Does a subcontractor's letter, which states its difficulty in procuring necessary materials and requests the general contractor's assistance, constitute an anticipatory breach of contract through an absolute and unequivocal refusal to perform?


Opinions:

Majority - McLaughlin, J.

No. A subcontractor's expression of difficulty in performing coupled with a request for assistance does not constitute an anticipatory breach. The court, applying Pennsylvania law, held that a renunciation amounting to a breach requires an 'absolute and unequivocal refusal to perform or a distinct and positive statement of an inability to do so.' Minweld's letter of July 24 did not meet this standard; it merely conveyed the company's difficulties, expressed a desire to complete the project, and solicited aid from the general contractor. The letter contained no indication that Minweld had abandoned hope or intended to repudiate the contracts. It was McCloskey's action of terminating the contracts, rather than offering assistance, that eliminated any chance of performance.
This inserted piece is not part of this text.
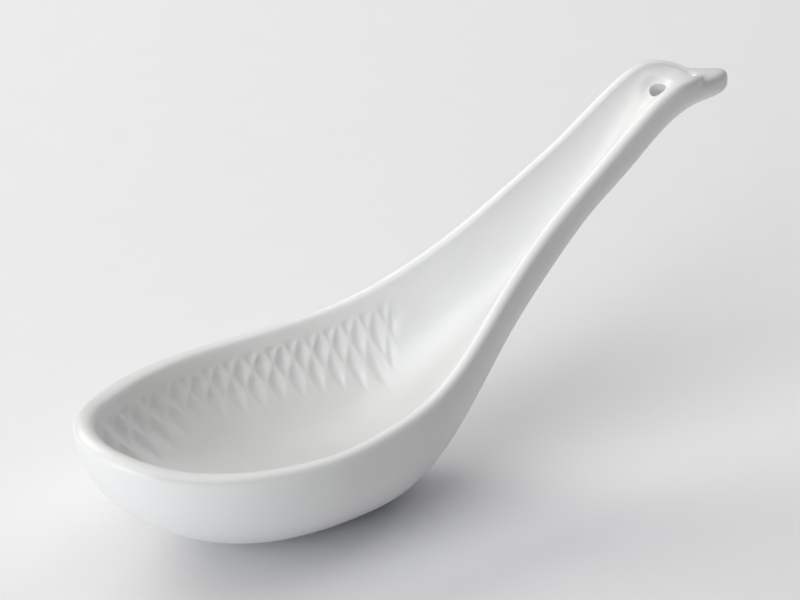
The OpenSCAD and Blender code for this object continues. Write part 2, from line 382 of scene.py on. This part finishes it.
gloss = tree.nodes.new("ShaderNodeMapRange")
gloss.inputs["To Min"].default_value = rough_least
gloss.inputs["To Max"].default_value = rough_most
tree.links.new(cloud.outputs["Fac"], gloss.inputs["Value"])
dull = tree.nodes.new("ShaderNodeMix")
dull.inputs["B"].default_value = rough_bare
tree.links.new(bare.outputs["Result"], dull.inputs["Factor"])
tree.links.new(gloss.outputs["Result"], dull.inputs["A"])
tree.links.new(dull.outputs["Result"], shader.inputs["Roughness"])
coat = tree.nodes.new("ShaderNodeMapRange")
coat.inputs["To Min"].default_value = coat_weight
coat.inputs["To Max"].default_value = 0
tree.links.new(bare.outputs["Result"], coat.inputs["Value"])
tree.links.new(coat.outputs["Result"], shader.inputs["Coat Weight"])
shader.inputs["Coat Roughness"].default_value = 0.2
shader.inputs["IOR"].default_value = 1.5

bump = tree.nodes.new("ShaderNodeBump")
bump.inputs["Strength"].default_value = ripple_strength
bump.inputs["Distance"].default_value = ripple_height * mm
tree.links.new(ripple.outputs["Fac"], bump.inputs["Height"])
tree.links.new(bump.outputs["Normal"], shader.inputs["Normal"])

spoon.data.materials.clear()
spoon.data.materials.append(porcelain)
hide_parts("spoon")
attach(spoon, "root")

# The studio, in metres
# A table of pale paper stands under six soft lamps, and the strongest are at the front left and
# the back left. The air all round is dim.
table_w = 6
paper_dim, paper_bright = (0.845, 0.84, 0.86, 1), (0.865, 0.86, 0.88, 1)
bpy.ops.object.select_all(action="DESELECT")
bpy.ops.mesh.primitive_plane_add(size=table_w)
table = bpy.context.object
table.name = "studio_table"
paper = bpy.data.materials.new("pale_paper")
paper.use_nodes = True
paper_tree = paper.node_tree
paper_shader = paper_tree.nodes["Principled BSDF"]
paper_place = paper_tree.nodes.new("ShaderNodeTexCoord")
fibre = speckle(paper_tree, paper_place, scale=90, detail=2)
paper_tone = two_tones(paper_tree, fibre, paper_dim, paper_bright)
paper_tree.links.new(paper_tone.outputs["Color"], paper_shader.inputs["Base Color"])
paper_shader.inputs["Roughness"].default_value = 0.8
table.data.materials.append(paper)

lamp_w, lamp_away = 0.6, 0.9
lamp_aim = (0.01, 0, 0.03)


def softbox(name, turn, lift, watts, tint):
    """A square soft lamp that faces the spoon, turned round it and lifted, both in degrees."""
    turn, lift = math.radians(turn), math.radians(lift)
    away = (math.sin(turn) * math.cos(lift), -math.cos(turn) * math.cos(lift), math.sin(lift))
    bpy.ops.object.light_add(
        type="AREA", location=[aim + lamp_away * a for aim, a in zip(lamp_aim, away)],
        rotation=(math.pi / 2 - lift, 0, turn),
    )
    lamp = bpy.context.object
    lamp.name = name
    lamp.data.size = lamp_w
    lamp.data.energy = watts
    lamp.data.color = tint


softbox("front_softbox", -77, 15, 5, (0.92, 0.955, 1))
softbox("high_softbox", -77, 50, 1.9, (1, 0.975, 0.88))
softbox("top_softbox", -32, 89, 1.7, (0.98, 1, 1))
softbox("back_left_softbox", -167, 40, 3.5, (1, 0.995, 0.95))
softbox("back_softbox", 148, 40, 0.75, (1, 0.98, 0.92))
softbox("back_right_softbox", 103, 40, 1.8, (0.93, 0.95, 1))

air_glow = 0.03
world = bpy.data.worlds.new("studio_air")
world.use_nodes = True
world.node_tree.nodes["Background"].inputs["Color"].default_value = (1, 1, 1, 1)
world.node_tree.nodes["Background"].inputs["Strength"].default_value = air_glow
scene.world = world
scene.view_settings.view_transform = "Standard"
Furthermore, McCloskey had no contractual right to demand the 'unqualified assurances' it sought in its July 20 letter.



Analysis:

This decision reinforces the high threshold required to establish an anticipatory repudiation. It clarifies that a party's expression of doubt or difficulty, even if significant, does not amount to a breach unless it is a positive and unequivocal statement of non-performance. The ruling protects parties facing unforeseen supply-chain or market difficulties from having their contracts prematurely terminated. It suggests that a party cannot unilaterally demand assurances it is not entitled to under the contract and then use the other party's inability to provide them as a pretext for claiming repudiation.